中小・ベンチャー企業を対象とした人事評価制度サービスの提供により、国内28拠点、海外3拠点を展開する、株式会社あしたのチーム代表の高橋恭介氏。世界規模で労使の関係性の見直しが進む現在、人事評価制度のあらたな枠組みが必要になってきていると言う。日本でも「働き方改革」が急ピッチで進む中で、経営者が知っておくべき人事評価制度の本当の意味について、高橋氏にインタビューしてみた。 (聞き手・仙石実・公認会計士、税理士/構成・Tokyo Edit 大住奈保子)
ベンチャー企業に入社し、人事評価制度の重要性を痛感。
その経験が「あしたのチーム」設立につながった
(仙石)まず会社設立のきっかけをお教えいただけますか。
(高橋)20代から銀行系の大きなグループの中ではたらき、その後設立3期目というとてもあたらしいベンチャー企業で仕事をさせていただきました。こうした対照的な2つの企業で仕事をした経験から、人事評価制度の大切さを痛感するに至ったのです。この2つの企業の人事評価制度は、じつはどちらもあまりうまくいっていませんでした。
銀行系のグループ会社では目標管理制度が表面的で、報酬にまったく連動していなかったんです。結局は終身雇用を前提とした年功序列に徹してしまっていました。一方でベンチャー企業ではオーナーがすべてで、ほかには何のものさしもありませんでした。オーナーの目にとまれば入社1年目でも経営側になれるし、そうでなければいくら力があっても報われないという仕組みでした。
はたらいている人からすれば、人事評価制度は一番のよりどころと言っても過言ではありません。こうしたことを、2社での経験から強く感じました。
(仙石)プリモジャパン様では副社長として人事評価制度全般の構築に携わられたとのこと、この頃すでにその重要性を認識されていたということですね。
(高橋)そうですね。会社を設立したのはちょうどリーマン・ショックの10日後だったのですが、プリモジャパンにいたのはその前だったので、好景気のなか仕事ができていたと言えると思います。
有効求人倍率はつねに1を超えていた時代だったので、人事評価制度がしっかりしていないとダメだったんです。社員教育だけでもダメですし、採用だけでもいけません。しっかりとした人事評価制度があるかないかで、会社の業績が劇的に変わっていたんですね。2005年から2008年にかけては、こうした人事評価制度の構築に汗を流しました。

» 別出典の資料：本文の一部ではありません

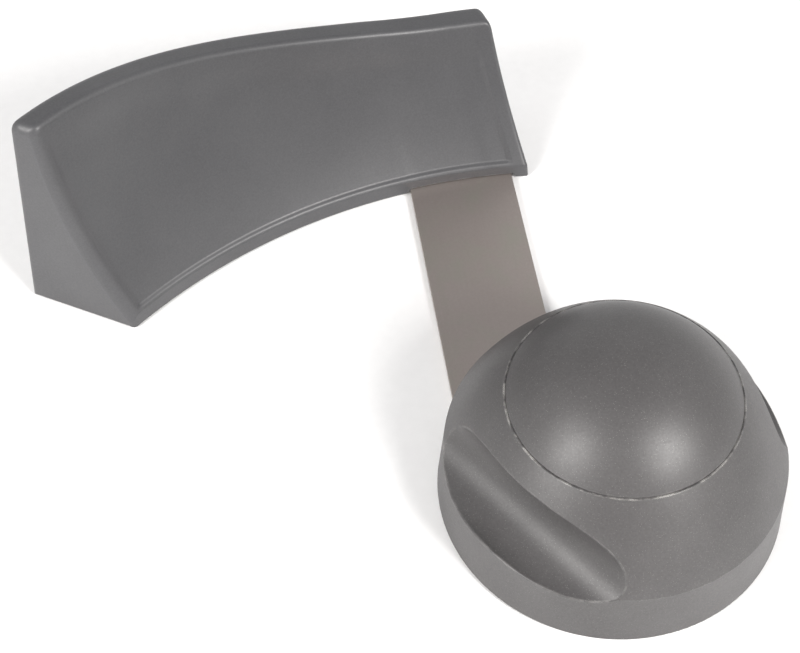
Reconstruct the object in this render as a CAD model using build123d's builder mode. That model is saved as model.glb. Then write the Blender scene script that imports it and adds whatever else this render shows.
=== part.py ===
from build123d import *
import os
from math import acos, atan2, cos, degrees, hypot, pi, radians, sin, sqrt, tan

# Floor door holder: a dome stop that turns on a floor plate and carries, on a spring-steel
# strip, a tall curved fin. The door leaf stands over the strip, between the dome and the fin.
#
# Millimetres, +Z up. The origin is on the floor, on the axis of the pivot. The strip runs along
# +Y, on the -X side of the pivot, and the fin curves away from its end towards -X.

os.makedirs("parts", exist_ok=True)


def save(piece, node):
    """Labels a finished piece and writes it as one STEP file."""
    piece.label = node
    export_step(piece, f"parts/{node}.step")


def polar(radius, azimuth):
    """A point on the floor at a distance from the pivot axis; azimuth in degrees from +X."""
    return radius * cos(radians(azimuth)), radius * sin(radians(azimuth))


# ---------------------------------------------------------------- driving sizes
# Floor plate and pivot
plate_radius = 19.0
plate_thickness = 3.0
plate_edge_chamfer = 0.6
floor_hole_radius = 2.25
floor_hole_sink_radius = 4.2
floor_hole_rim = 1.3
floor_hole_count = 3
floor_hole_azimuth = 30.0
spigot_radius = 4.0
post_radius = 6.0
thread_radius = 4.0
thread_length = 11.0
thread_chamfer = 0.8
nut_across_flats = 13.0
nut_height = 5.0
nut_collar_height = 2.2
nut_collar_step = 0.5
nut_collar_wall = 0.9
nut_collar_lip = 0.6

# Turning hub inside the dome
bush_wall = 2.0
bush_flange_width = 4.0
bush_flange_thickness = 1.5
hub_wall = 4.0
hub_height = 13.3
slip_ring_overhang = 1.0
slip_ring_thickness = 0.8
washer_thickness = 1.6
spring_thickness = 0.8
spring_rise = 1.0

# Dome
dome_radius = 32.5
dome_shoulder_height = 13.8
dome_draft = 3.95
dome_wall = 3.0
shoulder_round = 18.0
slope_bulge = 0.7
dome_foot_round = 0.5
cap_radius = 21.05
cap_seat_rim = 0.25
cap_height = 30.4
cap_sphere_radius = 25.5
cap_wall = 2.5
cap_rim_depth = 2.1
cap_rim_round = 0.3
ledge_width = 2.15
ledge_depth = 3.3
skirt_wall = 2.2
skirt_depth = 4.7
hook_count = 4
hook_reach = 1.0
hook_height = 1.2
hook_width = 6.0
rib_thickness = 2.0
rib_azimuths = (111, 141, 171, 231, 291, 351, 51)

# Finger grips: two straight round scoops across the dome's flanks
grip_radius = 7.5
grip_distance = 28.0
grip_height = 19.5
grip_azimuth = 34.5
grip_wall = 2.5
grip_edge_round = 0.3
grip_rim_tolerance = 0.02

# Spring strip
strip_width = 22.0
strip_centre_x = -15.0
strip_thickness = 1.2
strip_lift = 0.4
strip_inner_end_y = -6.0
strip_bend_radius = 2.4
strip_leg_length = 21.5
leg_front_gap = 3.2
leg_end_gap = 1.0
strip_screw_radius = 1.5
strip_screw_head_radius = 2.6
strip_screw_length = 9.0
strip_screw_azimuths = rib_azimuths[:3]
pillar_radius = 3.8
pillar_inset = 2.5
pillar_top = 14.0
insert_radius = 2.3
insert_length = 6.0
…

そんな中で、プリモジャパンが上場準備を取りやめるという出来事が起こりました。先の2005年から2008年までは、ゴールドマンサックス証券が70数%の株式を保有する大株主だったのですが、ゴールドマンサックスがIPOエグジットモデルから、バイアウトでのエグジットストラテジーに変換して監査委員会を廃止するという象徴的な出来事が、2008年の4月にあったんです。
この出来事を受けて、私自身も強く考えさせられました。当時私は33歳でした。ここからの30代後半は、不確実性の高い会社に買収された場合においては、会社自体がなくなってしまう可能性もある。その頃の社長が事業部長に、私は課長になるかもしれないというところだったんです。そういうこともあり、自分の置かれた立場というものをなおさら客観的に見ていました。持ち株は0でしたので、本当に単なる雇われ役員でしかないわけです。